George Wright III, host of The Daily Mastermind, opens this episode with a candid check-in: he has been traveling, expanding his business, and recovering from a bicep injury that forced him to relearn basic tasks with his non-dominant hand. Out of that stretch of disruption came a reminder about what high achievers need most: not more tactics, but consistent daily reminders of the emotions and values that drive real success.
In this episode, George shares five foundational emotions that his mentor Robert Stuber regularly reinforced with him. These are not new concepts, and that is exactly the point. Time-tested principles of personal development keep resurfacing because they work, and because the noise of daily life causes even experienced leaders to forget them.
Why Daily Reminders Matter More Than New Strategies
It is easy to get caught up in the intensity of whatever is in front of you, treating every challenge like a crisis you are trapped inside. George uses the analogy of watching a movie: your emotions and physiology sync with the scene, and you forget you are the viewer.
You are not in the story. You are the story.
When you remember that you are the author, the actor, and the coach all at once, you reclaim the ability to step back, write a better script, and take intentional action. That shift does not require reaching a destination. It requires two things: a conscious focus on creating your best life every single day, and the discipline to remind yourself of what matters most.
The First Reminder: Faith
Faith is the belief that there is a purpose behind everything, that you have the capacity to learn and grow, and that challenges happen for reasons you may not immediately see. Without this foundation, every setback feels like evidence of failure. With it, every obstacle becomes part of a larger process. Remind yourself of faith daily, especially when circumstances feel uncertain.
The Second and Third Reminders: Courage and Resolve
Courage is what George calls the tipping point on the emotional spectrum, the shift from negative to positive states. It is the belief that you can overcome anything. You have proof of this already: look back at every hard season you have survived. That track record is your evidence. Courage does not mean the absence of fear; it means acting in spite of it.
Resolve takes courage one step further.
Resolve is that emotional state where you believe that the only way you fail is if you quit.
When you make a decision and back it with resolve, failure becomes a temporary condition rather than a final verdict.

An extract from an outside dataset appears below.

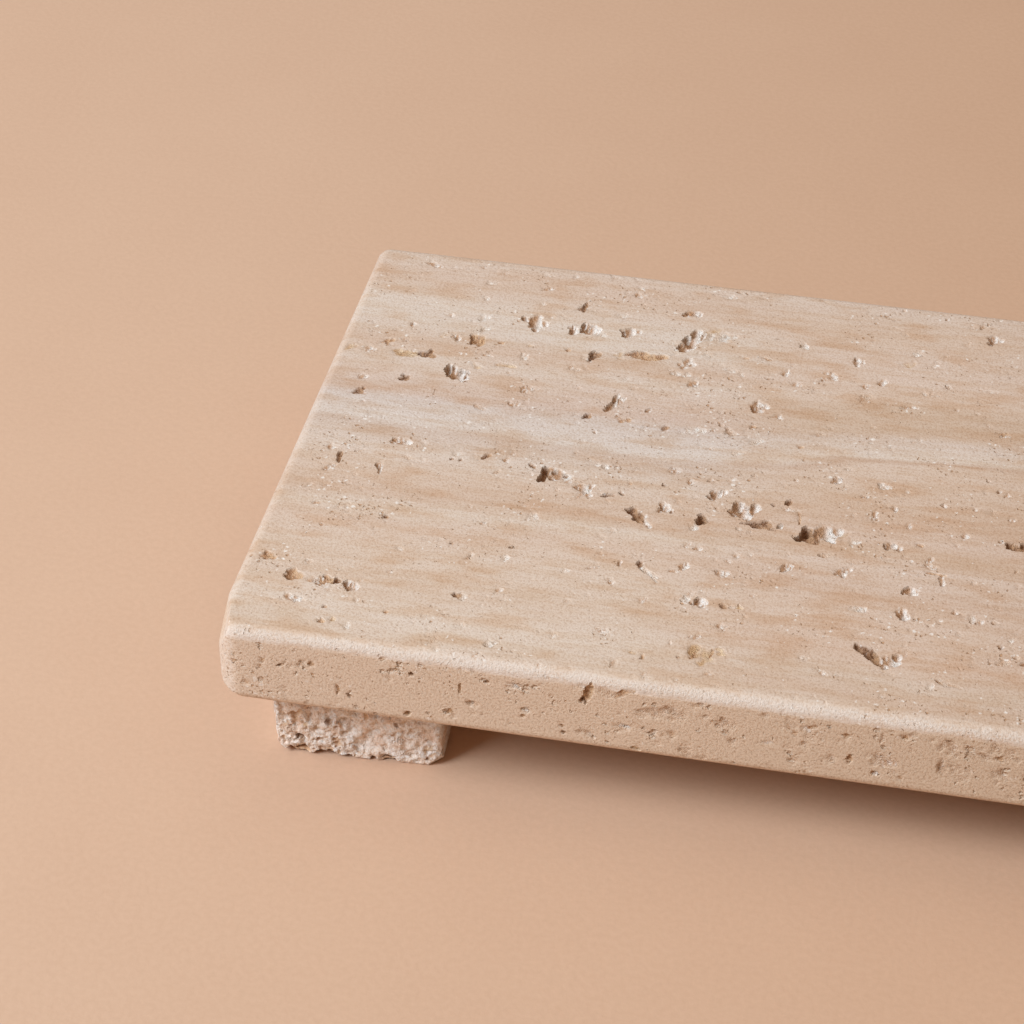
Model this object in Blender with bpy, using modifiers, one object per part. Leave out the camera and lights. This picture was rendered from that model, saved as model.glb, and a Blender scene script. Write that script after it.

You are not going to give up, so the only question is how long and what approach. Resolve is the emotional state that turns commitment into follow-through.
The Fourth Reminder: Compassion
High achievers often overlook compassion because they are so focused on personal performance. George argues that compassion is actually a gateway to success: when you focus on your unique talents and how they can serve others, you create the very outcomes you are chasing. Outward focus breaks the self-referential loop that amplifies stress. If you are overwhelmed right now, pivot your perspective outside yourself. Help someone. Solve someone else's problem. The relief is almost immediate, and it aligns you with one of the most reliable success principles that exists.
The Fifth Reminder: Gratitude
Gratitude is more than a journaling exercise. George is clear that listing things you are grateful for is a starting point, but the real goal is making gratitude a sustained emotional state. At its baseline, gratitude acknowledges the simple miracle of being conscious, showing up, and choosing to grow. At its peak, gratitude shifts your frequency, attracts opportunity, and signals to the people around you that you operate from abundance rather than scarcity.
Managing Your Energy Like a Power Plant
Beyond the five emotions, George highlights one practical tool drawn from Brendan Burchard: treating your energy as something you create, not just consume.
You are a power plant and power plants do not have energy. They create energy.
Burchard's practice involves brief check-ins throughout the day, releasing tension from whatever you just finished and setting a clear intention before moving to the next task. George suggests scheduling these at 9 a.m., noon, and 3 p.m., or simply building the habit of pausing at every transition. The result is that you show up to each part of your day with presence rather than carrying the residue of everything that came before.
Action Steps
- Write down the five emotions (faith, courage, resolve, compassion, gratitude) and review them each morning before your day begins.
- When you feel stuck or overwhelmed, identify which emotion is most absent and spend two minutes consciously activating it.
- Build a micro-habit of releasing tension and setting intention at each major transition in your day, whether that is between meetings, tasks, or roles.
- Pivot your perspective outward when stress peaks: ask how you can serve someone else right now, and act on the answer.
- Share one episode or insight from The Daily Mastermind with a peer who could use the reminder this week.
The fundamentals never go out of style. Faith, courage, resolve, compassion, and gratitude are not soft concepts; they are the architecture of a high-performance life. When you build a daily practice around reminding yourself of these emotions and managing your energy with intention, you stop reacting to life and start directing it. It is never too late to start living the life you were meant to live.